DataHaskell in general is revived and improving on multiple fronts. Exciting stuff!
brightball a day ago |
If anybody is reading this and would like to submit a talk on it or Haskell itself to the Carolina Code Conference, please do so. Our call for speakers is open until the end of March and I've been hoping to get a Haskell talk in for the last couple of years.
https://blog.carolina.codes/p/call-for-speakers-2026-is-open
mchav a day ago |
Author here: Would have loved to but this is round about my wedding anniversary. Will ask some Haskell friends to submit though.
brightball 19 hours ago |
Thanks!
octopoc a day ago |
> There is now a DataFrame.Typed API that tracks the entire schema of the dataframe - column names, misapplied operations etc are now compile time failures and you can easily move between exploratory and pipeline work.
This makes complex dashboards so much easier to build, because in Python you have to test everything in the dashboard to make sure a change to a common dataset didn’t break anything.
Is there a good web dashboard library like streamlit for Haskell I wonder?
mchav 14 hours ago |
No but something is in the works! We are building reactive notebooks that we will eventually give export capabilties.

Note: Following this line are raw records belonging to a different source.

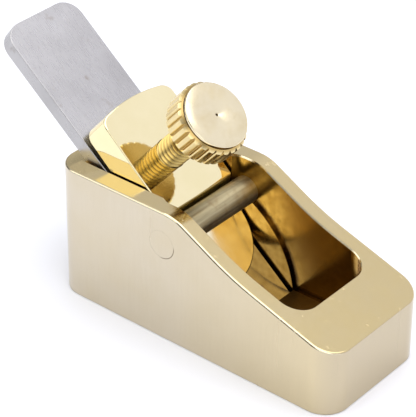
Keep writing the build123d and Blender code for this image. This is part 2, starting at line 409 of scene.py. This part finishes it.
def body_material():
    """Polished brass outside with painted light and shade, dull cast brass inside the throat, with painted
    shade on the throat's floor and a line of painted shade round each guide.
    """
    material, nodes, links, shader = new_material("body_brass_painted_light")
    shader.inputs["Metallic"].default_value = 1.0
    x, y, z = place_mm(nodes, links)
    side = math_node(nodes, links, "ABSOLUTE", y, 0)
    inside = inside_throat(nodes, links, x, side, z)
    outer, smooth, grain = brass_with_painted_light(nodes, links)
    cast = stretched_noise(nodes, links, (1, 1, 1), 900, 5)
    inner = blend(nodes, links, ramp_value(nodes, links, cast, 0.35, 0.7, 0, 1), CAST_BRASS, DEEP_CAST)
    # Painted shade on the throat's floor.
    floor_shade = band(nodes, links, z, 2.0, FLOOR_TOP, 0.2)
    inner = blend(nodes, links, product(nodes, links, floor_shade, 0.75), inner, SHADE_AND_SEAM_DARK)
    # Painted shade in a band along the arc where each side guide ends; the guide's step there is real
    # geometry.
    from_guide = distance_to(nodes, links, x, z, GUIDE_CENTRE)
    guide_shade = product(
        nodes, links, band(nodes, links, from_guide, *GUIDE_LINE, 0.5),
        band(nodes, links, side, GUIDE_WALL, 20, 0.05),
        ramp_value(nodes, links, cast, 0.3, 0.6, 0.55, 0.95))
    inner = blend(nodes, links, guide_shade, inner, SHADE_AND_SEAM_DARK)
    # A dark seam line round the pin's ends, on their lower toe side only.
    from_pin = distance_to(nodes, links, x, z, (PIN_X, PIN_Z))
    towards = math_node(
        nodes, links, "SUBTRACT", math_node(nodes, links, "SUBTRACT", x, PIN_X),
        math_node(nodes, links, "SUBTRACT", z, PIN_Z))
    seam = product(
        nodes, links, band(nodes, links, from_pin, *PIN_SEAM, 0.05),
        band(nodes, links, towards, 2.0, 9, 0.5), band(nodes, links, y, -20, -CHEEK_FACE, 0.02), 0.75)
    outer = blend(nodes, links, seam, outer, SHADE_AND_SEAM_DARK)
    links.new(blend(nodes, links, inside, outer, inner), shader.inputs["Base Color"])
    dull = ramp_value(nodes, links, cast, 0.3, 0.7, 0.15, 0.24)
    between_walls = band(nodes, links, side, -1, 6.3, 0.1)
    dull = mix_value(nodes, links, between_walls, dull, ramp_value(nodes, links, cast, 0.3, 0.7, 0.3, 0.45))
    links.new(mix_value(nodes, links, inside, smooth, dull), shader.inputs["Roughness"])
    add_bump(nodes, links, shader, [grain, product(nodes, links, cast, inside)], 0.07, 0.00003)
    return material


def pin_material():
    """Drawn rod with lengthwise streaks between the cheeks, polished flush with them at its ends."""
    material, nodes, links, shader = new_material("pin_brass_painted_light")
    shader.inputs["Metallic"].default_value = 1.0
    _, y, _ = place_mm(nodes, links)
    side = math_node(nodes, links, "ABSOLUTE", y, 0)
    ends = band(nodes, links, side, 9.15, 20, 0.03)
    # The pin's ends take the outside brass, with its painted light and shade tones and painted edge
    # highlight.
    outer, smooth, grain = brass_with_painted_light(nodes, links)
    lines = stretched_noise(nodes, links, (1, 0.05, 1), 1800, 4)
    blotch = stretched_noise(nodes, links, (1, 1, 1), 700, 5)
    rod = ramp(nodes, links, lines, [(0.35, (0.30, 0.25, 0.14)), (0.65, (0.50, 0.43, 0.26))])
    rod = blend(nodes, links, ramp_value(nodes, links, blotch, 0.5, 0.7, 0, 0.6), rod, (0.30, 0.21, 0.10))
    links.new(blend(nodes, links, ends, rod, outer), shader.inputs["Base Color"])
    dull = ramp_value(nodes, links, lines, 0.3, 0.7, 0.33, 0.5)
    links.new(mix_value(nodes, links, ends, dull, smooth), shader.inputs["Roughness"])
    add_bump(nodes, links, shader, [lines, grain], 0.15, 0.00002)
    return material


def iron_material():
    """Ground steel: faint grinding lines, clouds and a few stains, and a honed lower end."""
    material, nodes, links, shader = new_material("iron_steel_finish")
    shader.inputs["Metallic"].default_value = 1.0
    _, _, z = place_mm(nodes, links)
    lines = stretched_noise(nodes, links, (1, 8, 1), 500, 3)
    clouds = stretched_noise(nodes, links, (1, 1, 1), 110, 4)
    stains = stretched_noise(nodes, links, (1, 1, 1), 420, 6)
    marks = scratches(nodes, links, (0.2, 1.1, 0.3), 1100)
    colour = ramp(nodes, links, clouds, [(0.35, (0.41, 0.40, 0.395)), (0.65, (0.49, 0.48, 0.475))])
    stained = ramp_value(nodes, links, stains, 0.62, 0.72, 0, 0.7)
    colour = blend(nodes, links, stained, colour, (0.26, 0.22, 0.19))
    links.new(colour, shader.inputs["Base Color"])
    ground = ramp_value(nodes, links, lines, 0.3, 0.7, 0.25, 0.32)
    honed = ramp_value(nodes, links, lines, 0.3, 0.7, 0.10, 0.15)
    rough = mix_value(nodes, links, band(nodes, links, z, -1, 12.0, 3.0), ground, honed)
    rough = math_node(nodes, links, "ADD", rough, product(nodes, links, stained, 0.2))
    links.new(rough, shader.inputs["Roughness"])
    height = math_node(nodes, links, "SUBTRACT", lines, product(nodes, links, marks, 0.8))
    add_bump(nodes, links, shader, [height], 0.08, 0.00002)
    return material


def cap_material():
    """Brightly polished brass with a haze of hairlines, softer and paler towards the nose."""
    material, nodes, links, shader = new_material("cap_brass_finish")
    shader.inputs["Metallic"].default_value = 1.0
    _, _, z = place_mm(nodes, links)
    lines = stretched_noise(nodes, links, (1, 8, 1), 300, 3)
    clouds = stretched_noise(nodes, links, (1, 1, 1), 160, 3)
    marks = scratches(nodes, links, (0.9, 0.4, 0.2), 700)
    nose = band(nodes, links, z, -1, 9.5, 2.5)
    colour = ramp(nodes, links, clouds, [(0.35, (0.87, 0.77, 0.46)), (0.65, (0.90, 0.80, 0.50))])
    links.new(blend(nodes, links, nose, colour, (0.90, 0.85, 0.62)), shader.inputs["Base Color"])
    bright = ramp_value(nodes, links, lines, 0.3, 0.7, 0.03, 0.07)
    soft = ramp_value(nodes, links, lines, 0.3, 0.7, 0.16, 0.22)
    rough = mix_value(nodes, links, nose, bright, soft)
    rough = math_node(nodes, links, "ADD", rough, product(nodes, links, marks, 0.08))
    links.new(rough, shader.inputs["Roughness"])
    height = math_node(nodes, links, "SUBTRACT", lines, product(nodes, links, marks, 0.8))
    add_bump(nodes, links, shader, [height], 0.03, 0.00002)
    return material


def turned_material(name, reach, groove, face_from, light, dark):
    """Turned brass in the screw's own frame: painted shade in its grooves and centre dimple, paler on the end
    face.
    """
    material, nodes, links, shader = new_material(name)
    shader.inputs["Metallic"].default_value = 1.0
    x, y, z = place_mm(nodes, links)
    radius = distance_to(nodes, links, x, y, (0, 0))
    face = band(nodes, links, z, face_from, 99, 0.05)
    # Painted shade: darker towards the bottom of each groove.
    groove_shade = ramp_value(nodes, links, radius, reach - groove, reach - 0.2 * groove, 1, 0)
    groove_shade = product(nodes, links, groove_shade, math_node(nodes, links, "SUBTRACT", 1, face))
    clouds = stretched_noise(nodes, links, (1, 1, 1), 500, 4)
    rings = add(nodes, "ShaderNodeTexNoise", Scale=9.0, Detail=3.0)
    rings.noise_dimensions = "1D"
    links.new(radius, rings.inputs["W"])
    colour = blend(nodes, links, groove_shade, light, dark)
    colour = blend(nodes, links, face, colour, (0.80, 0.71, 0.49))
    # Painted shade in the centre dimple of the end face.
    dimple_shade = product(nodes, links, face, band(nodes, links, radius, -1, 0.16, 0.04))
    colour = blend(nodes, links, ramp_value(nodes, links, clouds, 0.4, 0.75, 0, 0.35), colour, TURNED_CLOUD)
    colour = blend(nodes, links, dimple_shade, colour, SHADE_AND_SEAM_DARK)
    links.new(colour, shader.inputs["Base Color"])
    links.new(ramp_value(nodes, links, clouds, 0.3, 0.7, 0.15, 0.27), shader.inputs["Roughness"])
    add_bump(nodes, links, shader, [product(nodes, links, rings.outputs["Fac"], face), clouds], 0.12, 0.00002)
    return material


# ---- the thumb screw -------------------------------------------------------------
AXIS = Vector(JOINTS["head_turn"]["axis"])
AXIS_POINT = Vector(JOINTS["head_turn"]["pos_m"])


def along_axis(node):
    """How far a CAD node reaches along the screw's axis, low and high, and how far out from it."""
    places = [vertex.co - AXIS_POINT for vertex in NODES[node].data.vertices]
    heights = [place.dot(AXIS) for place in places]
    radii = [(place - AXIS * height).length for place, height in zip(places, heights)]
    return min(heights), max(heights), max(radii)


def screw_frame():
    """Matrix that takes +Z to the screw's axis. It mirrors, so a right-handed curve becomes left-handed."""
    across = Vector((0, 1, 0))
    third = AXIS.cross(across)
    turn = Matrix((across, third * -1, AXIS)).transposed()
    return Matrix.Translation(AXIS_POINT) @ turn.to_4x4()


def finish_mesh(name, bm, material, body, node, sharp=35):
    """Turns a bmesh into a smooth piece that rides on a body in place of a CAD node."""
    bmesh.ops.remove_doubles(bm, verts=bm.verts, dist=1e-7)
    bmesh.ops.dissolve_degenerate(bm, edges=bm.edges, dist=1e-8)
    bmesh.ops.recalc_face_normals(bm, faces=bm.faces)
    mesh = bpy.data.meshes.new(name)
    bm.to_mesh(mesh)
    bm.free()
    for polygon in mesh.polygons:
        polygon.use_smooth = True
    mesh.set_sharp_from_angle(angle=math.radians(sharp))
    mesh.materials.append(material)
    piece = bpy.data.objects.new(name, mesh)
    piece.matrix_world = screw_frame()
    bpy.context.scene.collection.objects.link(piece)
    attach(piece, body)
    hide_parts(node)
    return piece


FLUTES = 28
FLUTE_STEPS = (0.0, 0.05, 0.13, 0.20, 0.25, 0.29, 0.34, 0.44)     # mm from a flute's middle
FLUTE_DEPTHS = (0.32, 0.30, 0.17, 0.07, 0.025, 0.006, 0.0, 0.0)   # mm below the land


def make_head():
    """Fluted head: each row is a ring, and the flutes' ends run out on the chamfers."""
    low, high, reach = along_axis("thumb_head")
    rim_drop = 0.5 * MM
    outer = reach
    bore = 1.55 * MM
    foot = 0.225 * MM
    chamfer = 0.45 * MM
    disc = outer - 0.48 * MM
    neck = disc - 0.14 * MM
    rim = high - rim_drop
    columns = []
    pitch = 2 * math.pi / FLUTES
    for flute in range(FLUTES):
        steps = [(-x, d) for x, d in zip(FLUTE_STEPS[:0:-1], FLUTE_DEPTHS[:0:-1])]
        steps += list(zip(FLUTE_STEPS, FLUTE_DEPTHS))
        for x, depth in steps:
            columns.append((flute * pitch + x * MM / outer, outer - depth * MM))
    rows = []
    rows.append([(bore, low + 0.6 * MM) for _ in columns])
    rows.append([(bore, low) for _ in columns])
    rows.append([(outer - 0.5 * MM, low) for _ in columns])
    rows.append([(min(outer - foot, r), low) for _, r in columns])
    rows.append([(r, low + max(0, r - outer + foot)) for _, r in columns])
    rows.append([(r, rim - chamfer + outer - r) for _, r in columns])
    rings = [
        (outer - chamfer, rim), (neck, rim), (neck, rim + 0.08 * MM), (disc - 0.05 * MM, rim + 0.10 * MM),
        (disc, rim + 0.15 * MM), (disc, high - 0.16 * MM), (disc - 0.03 * MM, high - 0.08 * MM),
        (disc - 0.08 * MM, high - 0.03 * MM), (disc - 0.16 * MM, high), (disc * 0.66, high),
        (0.30 * MM, high), (0.20 * MM, high - 0.03 * MM), (0.04 * MM, high - 0.20 * MM)]
    rows += [[ring for _ in columns] for ring in rings]
    bm = bmesh.new()
    grid = []
    for row in rows:
        places = [(r * math.cos(a), r * math.sin(a), h) for (a, _), (r, h) in zip(columns, row)]
        grid.append([bm.verts.new(place) for place in places])
    count = len(columns)
    for lower, upper in zip(grid, grid[1:]):
        for i in range(count):
            j = (i + 1) % count
            bm.faces.new((lower[i], lower[j], upper[j], upper[i]))
    bm.faces.new(grid[-1])
    bm.faces.new(list(reversed(grid[0])))
    # The first colour is the head's lands; the second is the painted shade in its flutes.
    material = turned_material(
        "head_brass_painted_shade", outer / MM, 0.32, high / MM - 0.3, (0.76, 0.62, 0.32), (0.50, 0.35, 0.13))
    return finish_mesh("thumb_head_fluted", bm, material, "head", "thumb_head", 25)


THREAD_PITCH = 0.7 * MM
THREAD_DEPTH = 0.43 * MM
THREAD_STEPS = 48
THREAD_PROFILE = (       # share of the pitch, share of the depth
    (0.0, 1.0), (0.125, 1.0), (0.17, 0.93), (0.42, 0.07),
    (0.47, 0.0), (0.65, 0.0), (0.70, 0.07), (0.95, 0.93))


def make_thread():
    """Thread of M4 pitch that runs out at both ends. Mirrored by screw_frame, it is left-handed in place."""
    low, high, reach = along_axis("screw_shank")
    head_low = along_axis("thumb_head")[0]
    start = low + 0.45 * MM
    end = head_low + 0.4 * MM
    root = reach - THREAD_DEPTH
    turns = math.ceil((end - start) / THREAD_PITCH) + 2
    bm = bmesh.new()
    grid = []
    for turn in range(turns):
        for place, height in THREAD_PROFILE:
            row = []
            for step in range(THREAD_STEPS):
                share = step / THREAD_STEPS
                h = start + THREAD_PITCH * (turn - 1 + place + share)
                h = min(max(h, start), end)
                fade = min(1, (h - start) / (0.8 * THREAD_PITCH), (end - h) / (0.3 * THREAD_PITCH))
                r = root + THREAD_DEPTH * height * max(0, fade)
                angle = 2 * math.pi * share
                row.append(bm.verts.new((r * math.cos(angle), r * math.sin(angle), h)))
            grid.append(row)
    jump = len(THREAD_PROFILE)
    for j in range(len(grid) - 1):
        for i in range(THREAD_STEPS):
            if i + 1 < THREAD_STEPS:
                corners = (grid[j][i], grid[j][i + 1], grid[j + 1][i + 1], grid[j + 1][i])
            elif j + jump + 1 < len(grid):
                corners = (grid[j][i], grid[j + jump][0], grid[j + jump + 1][0], grid[j + 1][i])
            else:
                continue
            bm.faces.new(corners)
    tip = [
        (root, start), (root - 0.1 * MM, start - 0.2 * MM), (root - 0.4 * MM, low + 0.08 * MM),
        (0.3 * MM, low)]
    rings = []
    for r, h in tip:
        rings.append([bm.verts.new((r * math.cos(a), r * math.sin(a), h))
                      for a in (2 * math.pi * s / THREAD_STEPS for s in range(THREAD_STEPS))])
    for outer, inner in zip(rings, rings[1:]):
        for i in range(THREAD_STEPS):
            j = (i + 1) % THREAD_STEPS
            bm.faces.new((outer[i], inner[i], inner[j], outer[j]))
    bm.faces.new(rings[-1])
    # The first colour is the thread's crests; the second is the painted shade in its roots.
    material = turned_material(
        "screw_brass_painted_shade", reach / MM, 0.40, 99, (0.52, 0.38, 0.125), (0.10, 0.055, 0.01))
    return finish_mesh("thumb_screw_thread", bm, material, "screw", "screw_shank", 40)


def dress(node, material):
    """Gives a CAD node its finished material."""
    slots = NODES[node].material_slots
    for slot in slots:
        slot.material = material


make_camera()
make_world()
make_lights()
make_floor()
bpy.context.scene.view_settings.view_transform = "Standard"
dress("body", body_material())
dress("cross_pin", pin_material())
dress("plane_iron", iron_material())
dress("lever_cap", cap_material())
make_head()
make_thread()
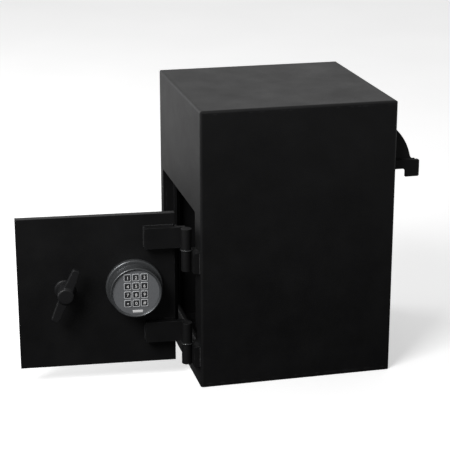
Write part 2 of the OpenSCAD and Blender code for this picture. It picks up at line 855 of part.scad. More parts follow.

You can try it from https://www.datahaskell.org/ under "try out our current stack"
mark_l_watson a day ago |
This looks so cool, just put it on top of my todo list. My Haskell skills are mediocre but I love the language. I get by with a subset of the language.
Strong typing and data science seems like a good combination.
steve_adams_86 18 hours ago |
In my experience it's tough to sell to some scientists (they like to work with R and Python here), but when it's tied with pipelines that ultimately publish materials (rather than every step of the way), it's extremely helpful and streamlines the QA process of ensuring correct data is packaged with publications.
When I've audited some of the published data at our org, there are errors that would have been caught with even basic type-safety. That's how I got the green light to start harassing my team with type safety in our pipelines.
Of course, as with all things in programming, it isn't a silver bullet. It adds a layer of rigor that can slow things down, and there are often (seemingly always) nuances which can't be caught easily by most type systems. Things like complex relations between values (like 'if in Y is in [range], X must be null, and Z must be one of [a, b, c]'). Even so, eliminating categories of errors is worthwhile, and makes it easier to focus on the more complex challenges.
Over all I'd agree though, it's a good combination.
ghc a day ago |
I feel like I've been waiting for this to mature for a decade. I love that the vision has been realized despite the enthusiasm for functional programming languages cooling off somewhat.
mchav 8 hours ago |
Had always hoped for something like this since the days of Spark and Frameless. Better late than never.
Now hoping to build a bunch of Neuro symbolic AI on top of this.
MoonWalk 17 hours ago |
Is what?
huss-mo 15 hours ago |
why choose an overlapping name with pandas dataframe?